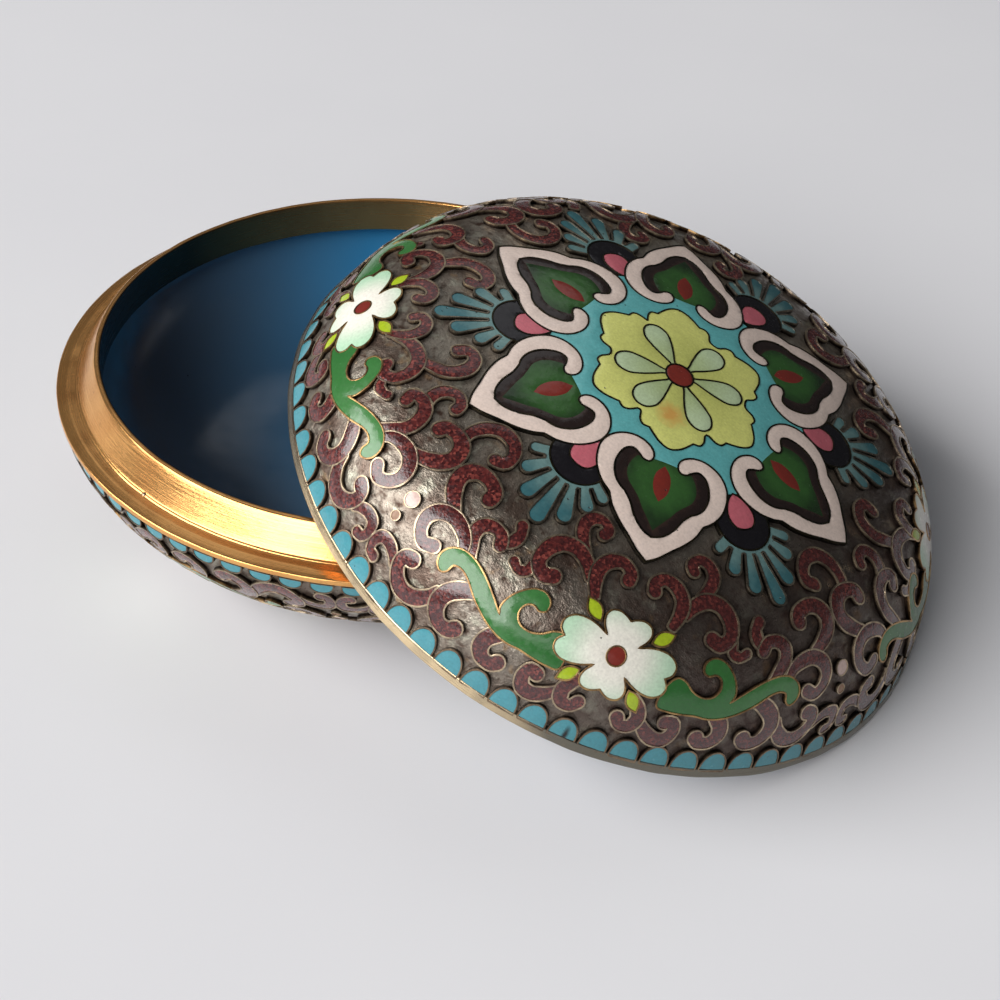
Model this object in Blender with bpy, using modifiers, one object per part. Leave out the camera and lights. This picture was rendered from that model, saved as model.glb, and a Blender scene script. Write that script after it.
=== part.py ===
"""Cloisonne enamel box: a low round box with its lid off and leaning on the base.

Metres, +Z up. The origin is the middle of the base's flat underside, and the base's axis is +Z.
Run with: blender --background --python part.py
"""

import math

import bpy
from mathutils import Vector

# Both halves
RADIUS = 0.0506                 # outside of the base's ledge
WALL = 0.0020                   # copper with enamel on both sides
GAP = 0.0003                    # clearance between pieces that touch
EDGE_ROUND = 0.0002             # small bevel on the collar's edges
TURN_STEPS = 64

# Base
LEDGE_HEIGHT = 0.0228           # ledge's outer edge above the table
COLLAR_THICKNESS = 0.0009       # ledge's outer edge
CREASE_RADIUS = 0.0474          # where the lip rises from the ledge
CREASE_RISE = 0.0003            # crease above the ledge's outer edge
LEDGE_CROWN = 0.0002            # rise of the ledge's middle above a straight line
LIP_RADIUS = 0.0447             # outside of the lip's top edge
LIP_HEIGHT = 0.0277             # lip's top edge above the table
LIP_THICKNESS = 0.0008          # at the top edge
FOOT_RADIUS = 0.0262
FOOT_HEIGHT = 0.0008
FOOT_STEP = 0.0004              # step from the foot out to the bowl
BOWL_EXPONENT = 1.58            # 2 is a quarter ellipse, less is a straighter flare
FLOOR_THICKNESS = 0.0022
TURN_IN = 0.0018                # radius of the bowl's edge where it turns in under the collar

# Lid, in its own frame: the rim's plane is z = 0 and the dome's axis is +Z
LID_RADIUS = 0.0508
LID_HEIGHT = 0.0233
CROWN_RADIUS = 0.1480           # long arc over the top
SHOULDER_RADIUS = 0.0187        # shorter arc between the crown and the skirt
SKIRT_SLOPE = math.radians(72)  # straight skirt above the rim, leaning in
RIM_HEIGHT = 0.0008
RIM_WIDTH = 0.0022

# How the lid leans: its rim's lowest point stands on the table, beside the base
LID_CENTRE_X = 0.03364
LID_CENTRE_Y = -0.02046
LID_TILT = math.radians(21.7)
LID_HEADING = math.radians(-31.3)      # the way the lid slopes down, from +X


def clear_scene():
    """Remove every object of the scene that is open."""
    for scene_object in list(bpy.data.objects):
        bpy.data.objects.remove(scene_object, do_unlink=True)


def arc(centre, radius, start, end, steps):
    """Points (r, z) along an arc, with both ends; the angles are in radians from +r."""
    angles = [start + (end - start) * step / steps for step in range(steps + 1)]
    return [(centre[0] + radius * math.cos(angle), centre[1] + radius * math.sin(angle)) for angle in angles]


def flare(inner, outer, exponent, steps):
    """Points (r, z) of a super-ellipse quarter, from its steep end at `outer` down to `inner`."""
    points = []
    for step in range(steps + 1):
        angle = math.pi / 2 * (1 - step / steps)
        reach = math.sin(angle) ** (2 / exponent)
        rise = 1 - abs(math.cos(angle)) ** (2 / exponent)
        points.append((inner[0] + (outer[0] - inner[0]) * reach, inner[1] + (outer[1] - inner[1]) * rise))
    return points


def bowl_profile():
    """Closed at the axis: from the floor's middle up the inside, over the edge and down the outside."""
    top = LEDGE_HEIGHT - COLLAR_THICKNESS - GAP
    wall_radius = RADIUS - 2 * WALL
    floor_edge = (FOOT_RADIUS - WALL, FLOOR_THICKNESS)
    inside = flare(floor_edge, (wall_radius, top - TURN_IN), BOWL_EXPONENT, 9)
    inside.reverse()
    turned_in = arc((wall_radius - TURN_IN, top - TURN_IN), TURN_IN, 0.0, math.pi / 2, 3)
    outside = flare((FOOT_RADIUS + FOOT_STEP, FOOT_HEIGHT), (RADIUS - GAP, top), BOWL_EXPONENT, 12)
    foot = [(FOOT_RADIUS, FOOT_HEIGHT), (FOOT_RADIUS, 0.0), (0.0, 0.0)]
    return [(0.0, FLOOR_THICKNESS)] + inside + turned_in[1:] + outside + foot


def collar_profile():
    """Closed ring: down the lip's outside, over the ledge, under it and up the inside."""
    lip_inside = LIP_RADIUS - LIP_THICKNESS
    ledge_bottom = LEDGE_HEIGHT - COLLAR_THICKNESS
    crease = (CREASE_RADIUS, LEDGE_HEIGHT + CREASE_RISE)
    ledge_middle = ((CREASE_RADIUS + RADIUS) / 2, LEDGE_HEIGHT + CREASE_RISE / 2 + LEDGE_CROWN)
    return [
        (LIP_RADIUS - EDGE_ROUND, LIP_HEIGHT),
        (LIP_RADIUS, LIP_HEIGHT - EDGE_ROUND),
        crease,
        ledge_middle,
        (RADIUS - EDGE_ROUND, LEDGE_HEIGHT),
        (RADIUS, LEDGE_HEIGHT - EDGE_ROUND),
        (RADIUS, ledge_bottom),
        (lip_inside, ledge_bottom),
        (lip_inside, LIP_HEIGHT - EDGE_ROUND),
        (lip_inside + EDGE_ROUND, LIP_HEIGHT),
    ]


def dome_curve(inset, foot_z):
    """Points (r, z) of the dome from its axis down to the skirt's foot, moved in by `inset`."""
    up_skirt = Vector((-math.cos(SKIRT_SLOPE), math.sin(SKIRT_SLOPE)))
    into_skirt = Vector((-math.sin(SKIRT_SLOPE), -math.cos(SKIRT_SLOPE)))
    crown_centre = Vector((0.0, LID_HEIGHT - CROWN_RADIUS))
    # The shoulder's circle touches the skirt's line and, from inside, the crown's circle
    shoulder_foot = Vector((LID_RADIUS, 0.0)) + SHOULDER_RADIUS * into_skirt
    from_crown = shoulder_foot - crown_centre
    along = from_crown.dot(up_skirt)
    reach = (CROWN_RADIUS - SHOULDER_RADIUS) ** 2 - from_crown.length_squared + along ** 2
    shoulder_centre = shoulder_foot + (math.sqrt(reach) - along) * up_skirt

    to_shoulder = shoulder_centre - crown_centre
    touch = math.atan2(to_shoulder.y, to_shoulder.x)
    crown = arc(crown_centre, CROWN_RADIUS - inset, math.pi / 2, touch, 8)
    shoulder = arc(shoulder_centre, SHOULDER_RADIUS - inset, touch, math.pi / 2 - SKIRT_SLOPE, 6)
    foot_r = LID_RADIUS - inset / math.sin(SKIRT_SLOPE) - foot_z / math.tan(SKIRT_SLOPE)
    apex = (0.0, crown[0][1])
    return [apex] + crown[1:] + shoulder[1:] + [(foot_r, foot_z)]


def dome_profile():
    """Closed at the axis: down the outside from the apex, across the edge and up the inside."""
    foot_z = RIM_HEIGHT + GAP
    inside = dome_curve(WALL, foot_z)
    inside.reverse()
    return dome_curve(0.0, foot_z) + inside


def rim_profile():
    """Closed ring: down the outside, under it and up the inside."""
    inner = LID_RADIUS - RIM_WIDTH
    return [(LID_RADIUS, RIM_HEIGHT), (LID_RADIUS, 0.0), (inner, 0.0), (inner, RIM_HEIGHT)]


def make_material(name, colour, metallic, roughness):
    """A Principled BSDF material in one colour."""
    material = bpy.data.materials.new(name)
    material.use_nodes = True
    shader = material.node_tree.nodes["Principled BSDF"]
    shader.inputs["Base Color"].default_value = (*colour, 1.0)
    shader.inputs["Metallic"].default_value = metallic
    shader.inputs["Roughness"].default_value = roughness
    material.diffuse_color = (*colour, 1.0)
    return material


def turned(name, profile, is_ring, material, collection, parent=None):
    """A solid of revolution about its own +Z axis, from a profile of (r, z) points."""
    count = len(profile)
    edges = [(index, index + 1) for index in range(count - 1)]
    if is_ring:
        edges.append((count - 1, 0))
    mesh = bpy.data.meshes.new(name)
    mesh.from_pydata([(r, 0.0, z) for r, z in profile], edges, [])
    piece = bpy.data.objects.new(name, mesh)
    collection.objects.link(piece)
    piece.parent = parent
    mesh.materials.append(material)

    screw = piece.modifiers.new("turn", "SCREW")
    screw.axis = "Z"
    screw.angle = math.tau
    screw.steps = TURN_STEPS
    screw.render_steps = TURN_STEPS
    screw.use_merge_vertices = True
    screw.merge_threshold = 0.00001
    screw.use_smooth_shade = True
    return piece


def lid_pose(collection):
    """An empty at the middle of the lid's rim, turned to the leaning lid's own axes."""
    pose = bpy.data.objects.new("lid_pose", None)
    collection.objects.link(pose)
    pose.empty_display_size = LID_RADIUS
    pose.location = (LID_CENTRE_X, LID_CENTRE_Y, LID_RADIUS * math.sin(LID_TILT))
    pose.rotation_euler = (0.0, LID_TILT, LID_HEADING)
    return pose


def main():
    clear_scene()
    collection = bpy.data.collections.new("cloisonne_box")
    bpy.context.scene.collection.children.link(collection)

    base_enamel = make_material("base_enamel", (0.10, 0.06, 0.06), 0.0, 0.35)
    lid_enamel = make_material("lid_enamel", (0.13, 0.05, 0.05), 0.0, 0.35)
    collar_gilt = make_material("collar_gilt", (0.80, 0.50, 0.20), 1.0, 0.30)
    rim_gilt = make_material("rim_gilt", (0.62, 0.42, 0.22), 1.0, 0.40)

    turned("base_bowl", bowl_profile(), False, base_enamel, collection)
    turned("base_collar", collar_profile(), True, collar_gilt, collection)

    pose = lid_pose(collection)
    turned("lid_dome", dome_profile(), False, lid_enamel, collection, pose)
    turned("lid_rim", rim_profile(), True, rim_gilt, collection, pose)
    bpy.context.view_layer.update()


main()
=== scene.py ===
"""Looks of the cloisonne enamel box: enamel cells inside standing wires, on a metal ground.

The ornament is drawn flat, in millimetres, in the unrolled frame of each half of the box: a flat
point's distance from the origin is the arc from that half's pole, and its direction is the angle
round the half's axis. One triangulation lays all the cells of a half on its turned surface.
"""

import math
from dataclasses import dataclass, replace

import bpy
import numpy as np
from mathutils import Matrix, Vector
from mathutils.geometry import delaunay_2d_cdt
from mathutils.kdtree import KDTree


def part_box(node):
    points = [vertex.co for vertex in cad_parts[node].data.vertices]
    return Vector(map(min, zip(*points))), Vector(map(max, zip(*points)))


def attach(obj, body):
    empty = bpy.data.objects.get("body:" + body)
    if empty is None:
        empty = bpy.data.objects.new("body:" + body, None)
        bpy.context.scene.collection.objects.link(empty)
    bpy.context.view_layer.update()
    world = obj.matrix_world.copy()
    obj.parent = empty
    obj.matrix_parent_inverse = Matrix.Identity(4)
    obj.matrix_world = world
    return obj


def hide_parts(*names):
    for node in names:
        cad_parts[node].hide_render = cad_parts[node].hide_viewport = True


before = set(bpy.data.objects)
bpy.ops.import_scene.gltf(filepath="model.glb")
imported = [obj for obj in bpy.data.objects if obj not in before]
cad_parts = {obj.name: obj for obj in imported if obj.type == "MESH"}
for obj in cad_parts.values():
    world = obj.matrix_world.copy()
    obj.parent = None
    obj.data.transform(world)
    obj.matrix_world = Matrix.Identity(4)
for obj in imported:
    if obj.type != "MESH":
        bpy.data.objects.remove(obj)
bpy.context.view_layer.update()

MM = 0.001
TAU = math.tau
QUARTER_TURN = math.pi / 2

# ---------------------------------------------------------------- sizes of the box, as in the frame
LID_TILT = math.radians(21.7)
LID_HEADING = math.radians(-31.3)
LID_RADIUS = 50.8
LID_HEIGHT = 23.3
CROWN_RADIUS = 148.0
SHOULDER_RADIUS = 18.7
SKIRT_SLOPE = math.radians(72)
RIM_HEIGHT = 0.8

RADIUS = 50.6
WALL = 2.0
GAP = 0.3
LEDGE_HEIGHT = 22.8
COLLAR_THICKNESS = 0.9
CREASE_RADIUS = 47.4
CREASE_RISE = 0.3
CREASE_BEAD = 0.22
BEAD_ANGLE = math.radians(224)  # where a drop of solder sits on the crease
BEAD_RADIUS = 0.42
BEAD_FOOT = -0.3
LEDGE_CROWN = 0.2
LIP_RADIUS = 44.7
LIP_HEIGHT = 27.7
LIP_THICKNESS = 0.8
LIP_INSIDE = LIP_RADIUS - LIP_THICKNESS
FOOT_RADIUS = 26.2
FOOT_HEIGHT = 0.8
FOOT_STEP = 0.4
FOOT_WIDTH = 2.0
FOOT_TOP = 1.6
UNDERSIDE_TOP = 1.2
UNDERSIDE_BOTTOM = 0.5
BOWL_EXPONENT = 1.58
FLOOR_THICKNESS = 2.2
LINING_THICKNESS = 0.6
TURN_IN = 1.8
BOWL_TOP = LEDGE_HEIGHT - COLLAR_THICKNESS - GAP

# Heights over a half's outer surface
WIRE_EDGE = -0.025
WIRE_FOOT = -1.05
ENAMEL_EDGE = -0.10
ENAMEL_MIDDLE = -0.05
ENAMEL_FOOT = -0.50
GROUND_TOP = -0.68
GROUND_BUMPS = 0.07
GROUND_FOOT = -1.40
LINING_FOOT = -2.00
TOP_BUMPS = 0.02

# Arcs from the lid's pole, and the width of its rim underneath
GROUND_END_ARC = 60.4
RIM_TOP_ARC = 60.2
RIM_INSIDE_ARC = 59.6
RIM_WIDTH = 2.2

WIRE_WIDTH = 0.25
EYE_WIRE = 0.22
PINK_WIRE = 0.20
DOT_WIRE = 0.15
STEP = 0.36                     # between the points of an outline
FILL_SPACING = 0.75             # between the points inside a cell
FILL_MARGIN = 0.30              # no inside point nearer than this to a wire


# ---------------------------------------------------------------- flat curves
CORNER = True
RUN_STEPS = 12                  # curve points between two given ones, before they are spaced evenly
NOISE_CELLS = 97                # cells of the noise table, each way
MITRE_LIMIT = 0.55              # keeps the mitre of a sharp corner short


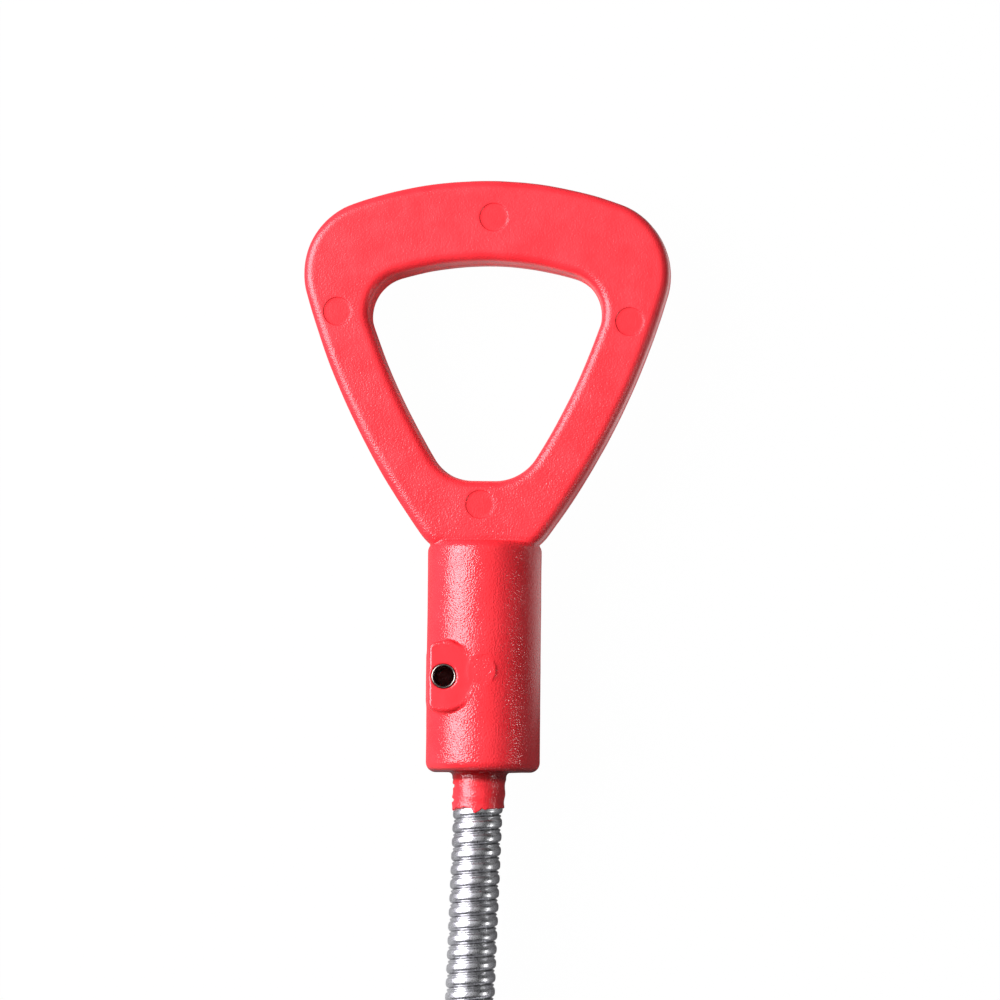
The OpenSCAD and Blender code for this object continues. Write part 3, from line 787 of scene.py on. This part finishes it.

Exercise directions: Within the listing above, give again exactly every line from the line with "obj.matrix_world = Matrix.Identity(4)" through the line with "QUARTER_TURN = math.pi / 2", both included, and no other line.

Complete response:
    obj.matrix_world = Matrix.Identity(4)
for obj in imported:
    if obj.type != "MESH":
        bpy.data.objects.remove(obj)
bpy.context.view_layer.update()

MM = 0.001
TAU = math.tau
QUARTER_TURN = math.pi / 2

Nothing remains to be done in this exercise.